This toolset ensures a complete, scalable workflow—from data ingestion and preprocessing to exploratory analysis, model training, performance evaluation, and model preservation.

In [56]:
# Standard operational package imports
import numpy as np
import pandas as pd

# Visualization package imports
import matplotlib.pyplot as plt
import seaborn as sns

# For feature engineering
from sklearn.preprocessing import MinMaxScaler

# For Naive Bayes
from sklearn.naive_bayes import GaussianNB
from sklearn.metrics import recall_score, precision_score, f1_score, accuracy_score
from sklearn.metrics import confusion_matrix, ConfusionMatrixDisplay

# For Decision Tree
from sklearn.tree import DecisionTreeClassifier, plot_tree
from sklearn.model_selection import GridSearchCV

# For Random Forest
from sklearn.ensemble import RandomForestClassifier
from sklearn.model_selection import PredefinedSplit

# For XGBoost
from xgboost import XGBClassifier, plot_importance
from sklearn.metrics import RocCurveDisplay

# Common sklearn imports
from sklearn.model_selection import train_test_split
from sklearn.metrics import (accuracy_score, precision_score, recall_score, 
                           f1_score, confusion_matrix, ConfusionMatrixDisplay)

# For saving models
import pickle

## Data Exploration, Analysis and Feature Engineering

### **Introduction**

In this section, I will perform essential exploratory data analysis and feature engineering on the dataset. The objective is to prepare the data for the supervised classification modeling approach stages by transforming and refining the raw dataset into a format suitable for predictive modeling. This process is critical for improving model performance, interpretability, and fairness, ensuring the resulting models are both effective and ethical.The focus will be on selecting relevant features, creating new derived variables, and transforming existing data to enhance its value for classification tasks. 

### **Task**

In this section, I will explore, clean, and engineer features within the customer dataset to prepare it for future modeling. The workflow involves importing and inspecting the data, selecting and transforming key variables, and generating a final, optimized dataset for classification models. The target variable is `Exited`, indicating whether a customer churned (1) or remained with the bank (0).

### **Overview**

In this section, I will focus on preparing the Deutsche Bank customer churn dataset for predictive modeling by performing key activities such as **feature selection**, **feature extraction**, and **feature transformation**. These actions will result in a processed dataset that will serve as the foundation for subsequent predictive modeling and performance comparisons. By preparing the data effectively, I aim to enhance the quality and predictive power of the final models.

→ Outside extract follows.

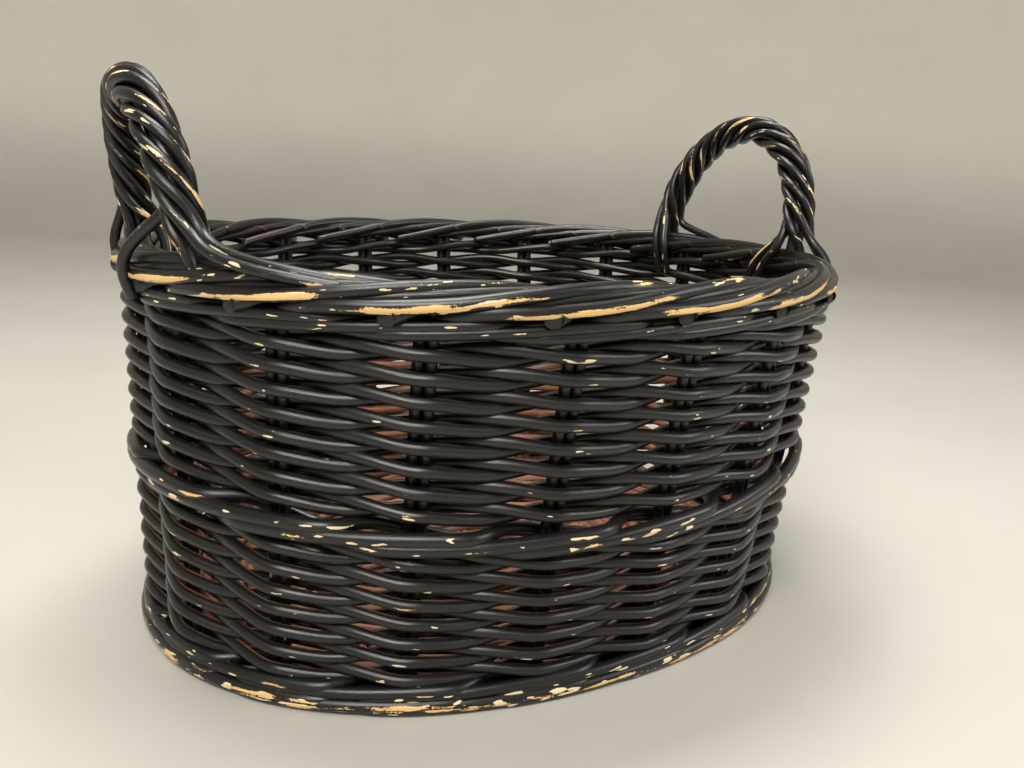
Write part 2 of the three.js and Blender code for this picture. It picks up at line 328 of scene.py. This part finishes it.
def cane_material(name, painted):
    """Cane with grain along its length; painted cane has black paint that is rubbed and chipped off."""
    g = Graph(name)
    grain = g.attribute("grain", "Vector")
    fibre = g.noise(g.scaled(grain, (14, 7, 7)), 4.0, 0.65)
    streak = g.noise(g.scaled(grain, (45, 26, 26)), 2.0, 0.5)
    brown = g.ramp(fibre, [(0.3, (0.05, 0.017, 0.009)), (0.47, (0.20, 0.075, 0.036)),
                           (0.58, (0.34, 0.155, 0.08)), (0.74, (0.55, 0.33, 0.19))])
    tint = g.noise(g.scaled(grain, (2.5, 0.3, 0.3)), 1.0, 0.5)
    brown = g.mix(g.step(tint, 0.42, 0.72, 0, 0.75), brown, (0.055, 0.021, 0.013))
    ends = g.attribute("ends")
    if not painted:
        color = g.mix(g.step(streak, 0.5, 0.8, 0, 0.5), brown, (0.08, 0.03, 0.018))
        color = g.mix(ends, color, (0.42, 0.27, 0.16))
        g.put(g.shader.inputs["Base Color"], color)
        g.put(g.shader.inputs["Roughness"], g.step(streak, 0.2, 0.8, 0.5, 0.72))
        g.put(g.shader.inputs["Normal"], g.bump(streak, 0.0005, 0.6))
        return g.material
    wear = g.attribute("wear")
    # where the paint is gone: long patches, broken up, with ragged and nibbled edges
    patch = g.noise(g.scaled(grain, (30, 1.1, 1.1)), 1.0, 0.5)
    broken = g.noise(g.scaled(grain, (82, 1.35, 1.35)), 1.0, 0.5)
    ragged = g.noise(g.scaled(grain, (520, 2.2, 2.2)), 3.0, 0.6)
    nibbled = g.noise(g.scaled(grain, (900, 9, 9)), 2.0, 0.6)
    worn = g.varied(g.varied(patch, ragged, 0.22), broken, 0.3)
    worn = g.varied(g.math("ADD", worn, wear), nibbled, 0.26)
    chip = g.step(worn, 1.0, 1.012)
    spots = g.varied(broken, ragged, 0.12)
    fleck = g.step(g.math("ADD", spots, g.math("MULTIPLY", wear, 0.5)), 0.815, 0.823)
    bare = g.step(g.varied(g.attribute("bare"), fibre, 1.3), 0.42, 0.62)
    paint = g.ramp(fibre, [(0.3, (0.0045, 0.0045, 0.0046)), (0.7, (0.0115, 0.011, 0.0108))])
    tan = g.ramp(streak, [(0.25, (0.52, 0.24, 0.07)), (0.42, (0.76, 0.46, 0.16)), (0.6, (0.83, 0.57, 0.25)),
                          (0.8, (0.90, 0.74, 0.43))])
    color = g.mix(bare, paint, g.mix(g.step(streak, 0.45, 0.8, 0, 0.7), brown, (0.02, 0.009, 0.006)))
    color = g.mix(ends, color, (0.007, 0.006, 0.005))
    color = g.mix(fleck, color, (0.80, 0.64, 0.40))
    color = g.mix(chip, color, tan)
    gone = g.math("MAXIMUM", chip, fleck)
    rough = g.step(fibre, 0.3, 0.7, 0.24, 0.38)
    rough = g.math("ADD", rough, g.math("MULTIPLY", g.math("MAXIMUM", bare, ends), 0.22))
    rough = g.math("ADD", rough, g.math("MULTIPLY", gone, 0.3))
    height = g.math("ADD", g.math("MULTIPLY", streak, 0.12), g.math("MULTIPLY", fibre, 0.1))
    height = g.math("SUBTRACT", height, g.math("MULTIPLY", gone, 0.4))
    g.put(g.shader.inputs["Base Color"], color)
    g.put(g.shader.inputs["Roughness"], rough)
    g.put(g.shader.inputs["Normal"], g.bump(height, 0.0006, 0.7))
    return g.material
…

Topics of focus in this section include:

* **Feature selection**

  * Removing uninformative features
* **Feature extraction**

  * Creating new features from existing features
* **Feature transformation**

  * Modifying existing features to better suit our objectives
  * Encoding of categorical features as dummies

### **Project Background**

The ultimate goal of this project is to develop robust predictions of customer churn, enabling the bank to proactively identify customers who are at risk of leaving. This early phase of feature engineering and data preparation will establish a foundation for building predictive models that can detect churn behavior with high accuracy. By focusing on creating useful features and transforming the data to suit the needs of machine learning models, this stage ensures that the subsequent modeling process is both efficient and effective. The insights gained from these activities will guide the development of more advanced models in the upcoming modeling approach stages, ensuring alignment with business objectives and maximizing the potential for customer retention.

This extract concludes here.